A First Aid Class in Mental Health?

There is a story over at USA Today about students at Howard University getting a first aid class in mental health.

I thought that there was one part of the story that would be helpful to us because we live in an older community with affordable housing and lots of resources for patients who are suffering from mental health issues.  If anyone needs a first aid course we do!

Here is the takeaway information that I found helpful-

But at the recent class at Howard, Gibb asked the students to consider how they would “respond to someone who is apparently having a discussion with someone who is not there,” a stranger having a panic attack, a friend expressing hopelessness or a client distressed over an illness.

He offered a checklist for dealing with such situations.
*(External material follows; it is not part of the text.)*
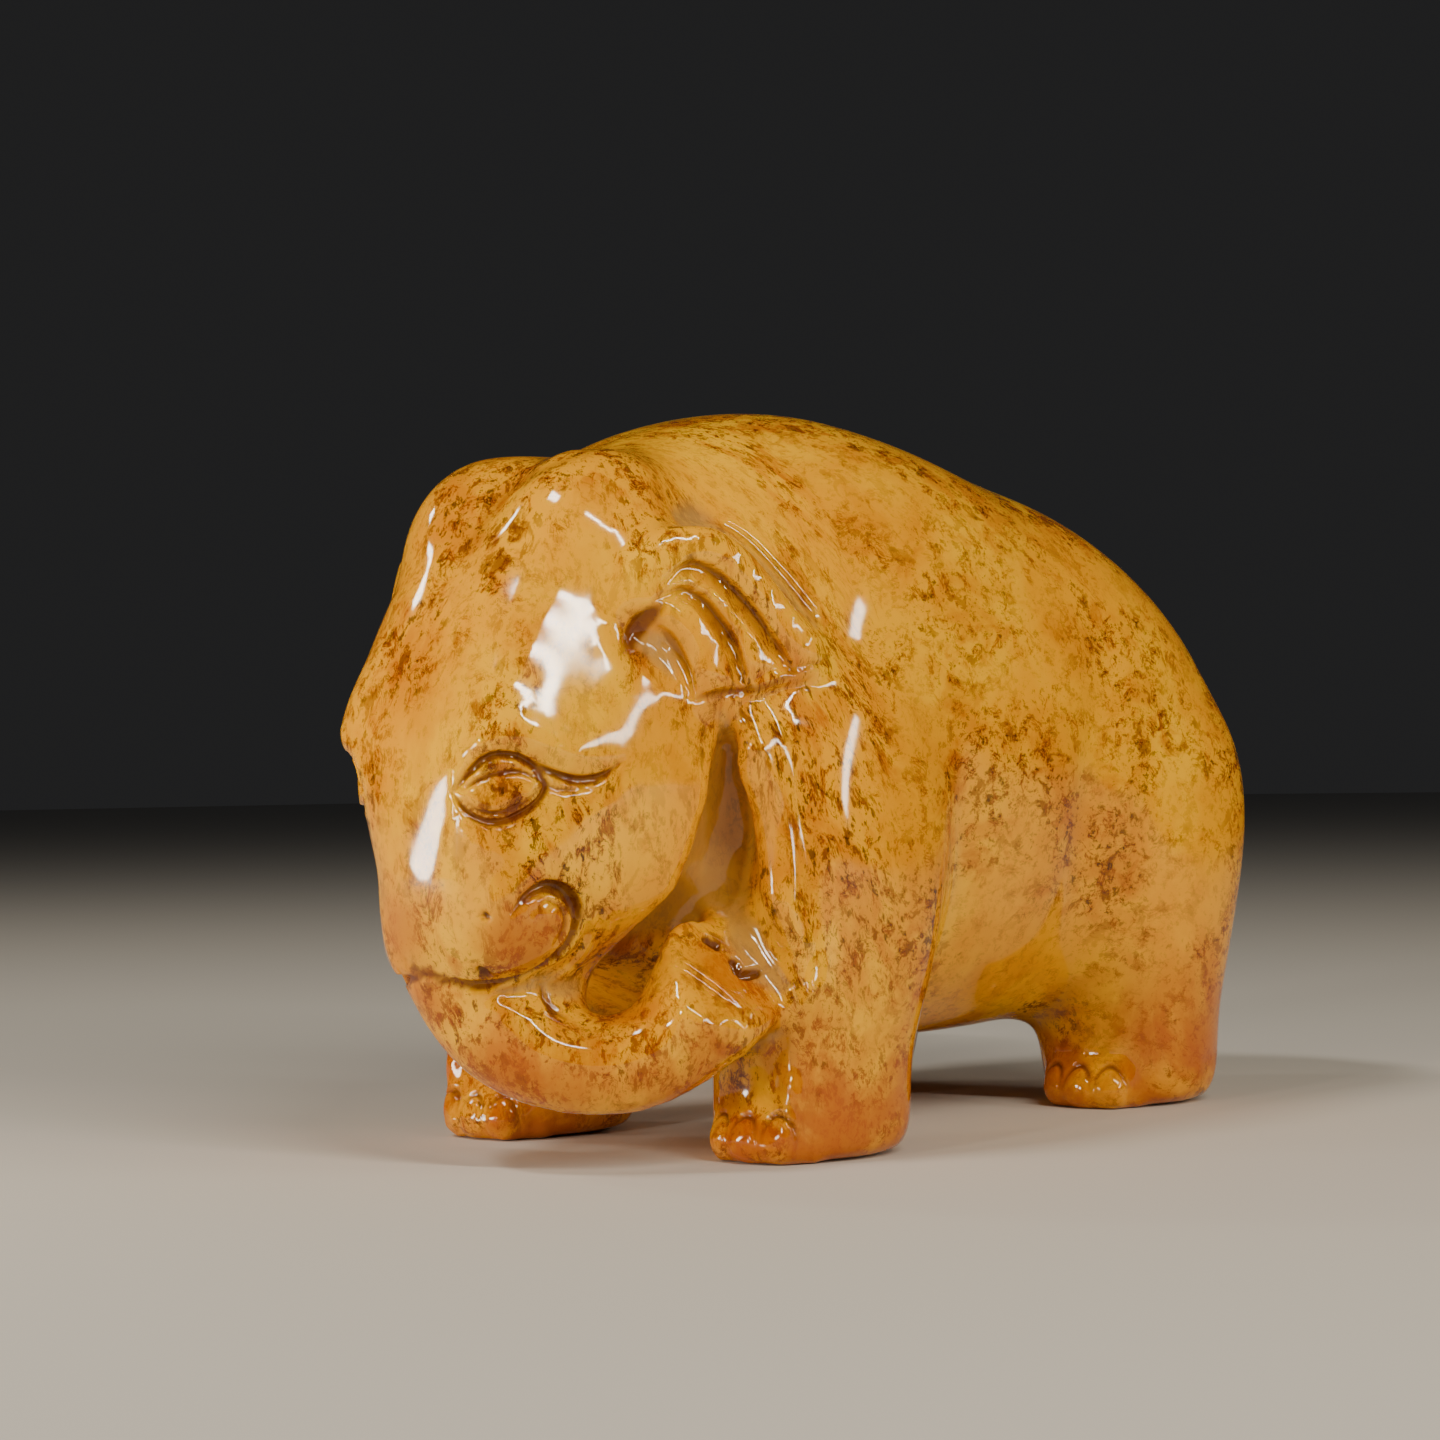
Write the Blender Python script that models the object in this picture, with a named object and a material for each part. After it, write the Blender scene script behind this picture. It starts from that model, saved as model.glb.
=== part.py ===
"""A small yellow jade elephant, carved in one piece: a fat standing animal with its head down, its ears
folded back, and a trunk that curls round to its left and rests its open end against the left foreleg."""

import math

import bmesh
import bpy
import numpy as np
from mathutils import Vector
from mathutils.bvhtree import BVHTree

# The elephant's height in metres drives every other size. It looks along -Y and stands on z = 0, with its
# left side at +X.
HEIGHT = 0.048

# The carver's grid: the figure is 48 squares high, and every form and cut below is drawn in squares.
SQUARE = HEIGHT / 48

# The clay's grain in squares, and how often its surface is softened after each round of lumps
CLAY_GRAIN = 0.45
BLEND_PASSES = 16
RELIEF_PASSES = 3
SOFTENING = 0.5
FINAL_TRIANGLES = 9700

# How many points go round each ring of a form, and how many rings it has
RING_STEPS = 40
ROW_STEPS = 40

JADE = (0.80, 0.42, 0.06, 1.0)
JADE_ROUGHNESS = 0.12


def spread(rows, count):
    """As many rows as asked for, on smooth curves through the columns of the given rows."""
    table = np.array(rows, float)
    padded = np.vstack([2 * table[0] - table[1], table, 2 * table[-1] - table[-2]])
    made = []
    for t in np.linspace(0, len(table) - 1, count):
        i = min(int(t), len(table) - 2)
        u = t - i
        a, b, c, d = padded[i : i + 4]
        bent = (2 * a - 5 * b + 4 * c - d) * u**2 + (3 * b - a - 3 * c + d) * u**3
        made.append((b + ((c - a) * u + bent) / 2).tolist())
    return made


def rounded(outline, count):
    """A closed smooth curve through the points of an outline, with so many steps between each two."""
    closed = outline[-1:] + outline + outline[:2]
    curve = []
    for i in range(len(outline)):
        curve += spread(closed[i : i + 4], 3 * count + 1)[count : 2 * count]
    return curve


def finished(bm, name):
    mesh = bpy.data.meshes.new(name)
    bm.to_mesh(mesh)
    bm.free()
    return mesh


def loft(name, rings):
    """A closed solid through rings of points, with a flat cap on each end."""
    bm = bmesh.new()
    loops = [[bm.verts.new(Vector(p) * SQUARE) for p in ring] for ring in rings]
    for low, high in zip(loops, loops[1:]):
        for i in range(len(low)):
            j = (i + 1) % len(low)
            bm.faces.new((low[i], low[j], high[j], high[i]))
    bm.faces.new(reversed(loops[0]))
    bm.faces.new(loops[-1])
    bmesh.ops.recalc_face_normals(bm, faces=bm.faces)
    return finished(bm, name)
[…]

It goes by the acronym ALGEE and has these steps:

Assess for risk of suicide or harm.

Listen non-judgmentally.

Give reassurance and information.

Encourage appropriate professional help.

Encourage self-help and other support strategies.
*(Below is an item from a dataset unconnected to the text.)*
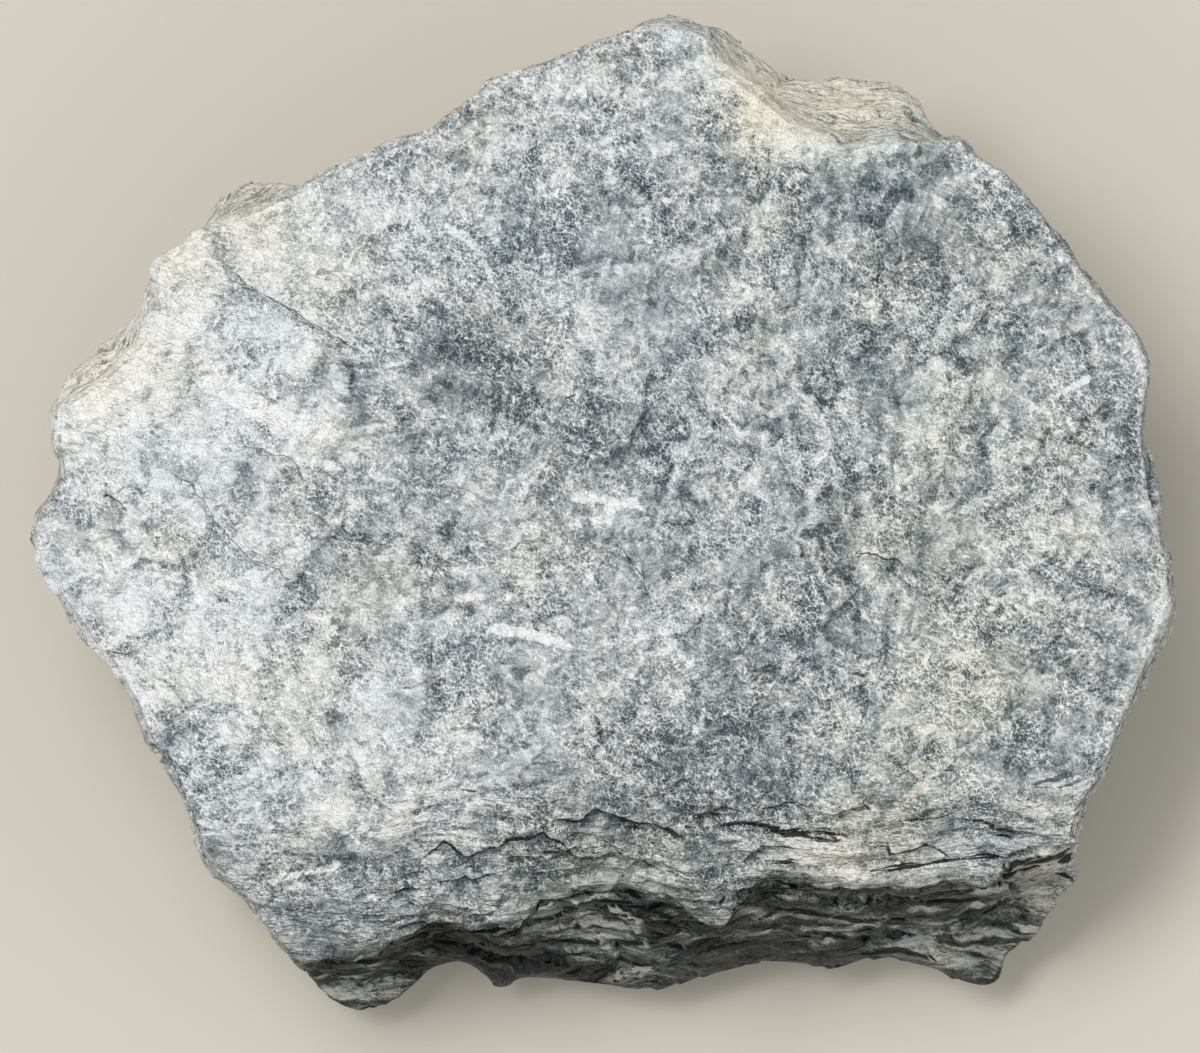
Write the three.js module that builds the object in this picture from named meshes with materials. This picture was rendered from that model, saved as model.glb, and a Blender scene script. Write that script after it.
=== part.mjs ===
// Raw soapstone: one hand-sized broken piece of massive, foliated talc rock.
//
// The piece is a single closed solid. Its upper side is a broad, nearly level split face. The face
// bends down to a foliated, stepped front side (towards -Y). A steep side runs all round below the
// rim, and broken flats draw in under it to the small flat spot that the piece rests on.
//
// Frame: millimetres, +Z up. The origin is on the resting plane, under the middle of the piece.

import * as THREE from "three";

// ---------------------------------------------------------------- driving dimensions

const HEIGHT = 38; // resting plane to the crest of the split face
const HEART = 20; // height of the inner point that the sides are measured from

// Greatest outline, seen from above, clockwise from the right-hand tip: [x, y].
const OUTLINE = [
  [48.3, -6.6], [46.5, -12.0], [43.7, -17.9], [41.5, -24.0], [40.9, -28.7], [40.4, -31.4],
  [38.0, -33.4], [37.1, -35.9], [34.6, -37.3], [33.6, -39.9], [32.1, -40.3], [28.5, -38.6],
  [23.4, -37.8], [19.2, -38.7], [14.1, -38.0], [9.0, -39.1], [4.8, -40.5], [-0.3, -39.9],
  [-6.6, -39.3], [-8.8, -40.3], [-12.2, -38.1], [-15.5, -39.3], [-17.2, -41.2], [-21.0, -42.4],
  [-24.0, -40.8], [-28.9, -34.9], [-33.8, -29.9], [-35.0, -26.4], [-37.6, -20.6], [-39.9, -16.0],
  [-44.3, -9.7], [-48.2, -3.9], [-48.2, -0.7], [-46.2, 2.7], [-46.6, 6.1], [-47.1, 8.3],
  [-46.0, 10.9], [-43.1, 13.9], [-38.6, 19.2], [-37.8, 22.1], [-33.6, 25.1], [-32.7, 27.7],
  [-28.1, 28.4], [-25.9, 27.9], [-17.7, 31.7], [-14.3, 32.7], [-9.0, 37.0], [-2.4, 39.3],
  [4.8, 42.4], [11.3, 40.8], [14.9, 37.6], [22.6, 37.1], [26.6, 35.5], [28.5, 32.4],
  [31.0, 31.3], [36.3, 26.2], [44.8, 16.0], [46.4, 12.0], [45.7, 6.6], [47.1, -1.3],
];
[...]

The students learned that when someone might be suicidal, it’s best to ask direct questions — and that using the word “suicide” won’t make things worse.

“I had that misconception,” said Amber Stewart, 27. “You want to be sure you are doing the right thing.”
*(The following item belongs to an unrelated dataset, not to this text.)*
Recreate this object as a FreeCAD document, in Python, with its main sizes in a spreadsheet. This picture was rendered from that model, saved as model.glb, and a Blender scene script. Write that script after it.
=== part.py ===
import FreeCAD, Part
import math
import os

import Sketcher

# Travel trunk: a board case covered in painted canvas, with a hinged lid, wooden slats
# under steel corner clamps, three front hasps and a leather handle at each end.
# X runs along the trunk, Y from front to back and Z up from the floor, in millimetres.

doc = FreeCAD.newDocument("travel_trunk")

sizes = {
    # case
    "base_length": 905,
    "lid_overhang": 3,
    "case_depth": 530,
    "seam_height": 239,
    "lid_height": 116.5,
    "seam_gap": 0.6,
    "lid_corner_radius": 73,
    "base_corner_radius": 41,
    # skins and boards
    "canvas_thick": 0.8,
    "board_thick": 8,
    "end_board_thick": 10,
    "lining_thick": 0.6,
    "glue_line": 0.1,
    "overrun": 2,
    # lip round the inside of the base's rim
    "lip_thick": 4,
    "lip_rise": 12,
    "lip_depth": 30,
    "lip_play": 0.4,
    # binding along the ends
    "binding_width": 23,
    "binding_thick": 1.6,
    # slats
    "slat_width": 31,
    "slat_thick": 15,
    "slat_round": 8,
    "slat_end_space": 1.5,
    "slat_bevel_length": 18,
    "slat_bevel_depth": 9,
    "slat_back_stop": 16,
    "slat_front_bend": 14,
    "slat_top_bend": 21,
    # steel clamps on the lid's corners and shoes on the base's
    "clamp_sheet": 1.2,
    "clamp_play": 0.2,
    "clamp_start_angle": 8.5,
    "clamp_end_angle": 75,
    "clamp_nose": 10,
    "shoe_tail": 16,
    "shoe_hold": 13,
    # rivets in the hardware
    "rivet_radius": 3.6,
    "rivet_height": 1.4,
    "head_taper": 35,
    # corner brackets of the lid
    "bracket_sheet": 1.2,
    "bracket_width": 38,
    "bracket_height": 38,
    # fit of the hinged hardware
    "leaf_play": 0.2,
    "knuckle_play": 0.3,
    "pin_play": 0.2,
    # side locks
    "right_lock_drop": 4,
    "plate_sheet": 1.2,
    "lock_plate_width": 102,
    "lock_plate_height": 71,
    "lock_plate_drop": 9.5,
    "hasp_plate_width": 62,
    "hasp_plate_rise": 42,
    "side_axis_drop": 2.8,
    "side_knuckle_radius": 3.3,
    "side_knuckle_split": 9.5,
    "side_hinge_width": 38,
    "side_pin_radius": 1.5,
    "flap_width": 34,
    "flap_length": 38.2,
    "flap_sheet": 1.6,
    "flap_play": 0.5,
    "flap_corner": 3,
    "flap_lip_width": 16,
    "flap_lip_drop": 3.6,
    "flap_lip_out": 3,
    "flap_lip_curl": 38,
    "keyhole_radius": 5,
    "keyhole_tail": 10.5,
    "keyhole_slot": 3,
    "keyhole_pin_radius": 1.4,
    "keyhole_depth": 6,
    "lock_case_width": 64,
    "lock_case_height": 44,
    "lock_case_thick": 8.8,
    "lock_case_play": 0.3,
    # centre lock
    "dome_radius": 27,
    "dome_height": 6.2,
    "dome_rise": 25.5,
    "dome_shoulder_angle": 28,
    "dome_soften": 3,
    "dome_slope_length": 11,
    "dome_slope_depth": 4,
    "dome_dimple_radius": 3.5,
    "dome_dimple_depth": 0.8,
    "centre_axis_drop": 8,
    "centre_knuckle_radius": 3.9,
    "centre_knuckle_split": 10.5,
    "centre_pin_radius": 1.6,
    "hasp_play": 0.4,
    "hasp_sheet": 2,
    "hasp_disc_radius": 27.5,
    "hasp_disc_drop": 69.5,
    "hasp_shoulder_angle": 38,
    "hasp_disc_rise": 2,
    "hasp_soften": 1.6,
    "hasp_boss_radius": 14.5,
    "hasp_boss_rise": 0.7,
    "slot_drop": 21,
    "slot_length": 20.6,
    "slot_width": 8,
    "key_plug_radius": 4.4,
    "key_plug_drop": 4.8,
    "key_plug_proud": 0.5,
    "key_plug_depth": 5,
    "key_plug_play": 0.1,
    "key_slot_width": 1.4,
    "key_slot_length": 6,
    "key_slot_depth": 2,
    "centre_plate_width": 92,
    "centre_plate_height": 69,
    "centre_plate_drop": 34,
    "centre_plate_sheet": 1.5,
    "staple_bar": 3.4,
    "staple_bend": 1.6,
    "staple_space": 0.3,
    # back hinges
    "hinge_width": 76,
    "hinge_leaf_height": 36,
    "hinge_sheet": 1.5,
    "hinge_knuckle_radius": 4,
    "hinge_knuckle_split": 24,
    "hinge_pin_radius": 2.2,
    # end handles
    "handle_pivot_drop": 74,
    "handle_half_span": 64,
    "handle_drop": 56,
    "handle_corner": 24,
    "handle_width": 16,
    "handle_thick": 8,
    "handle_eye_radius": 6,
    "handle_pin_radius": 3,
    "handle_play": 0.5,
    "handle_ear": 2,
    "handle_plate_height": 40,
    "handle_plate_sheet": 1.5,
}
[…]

Students also learned to never leave a suicidal person alone and to get that person professional help as soon as possible.

In one exercise, they got a taste of what it’s like to have a real conversation while hearing unreal voices: The students took turns whispering into the ears of chatting classmates. It’s tough to concentrate, the students agreed, when a voice is saying “Don’t trust him” or “Why are you talking to her?”

Those are the sorts of things that someone suffering from auditory hallucinations might endure, Gibb told them.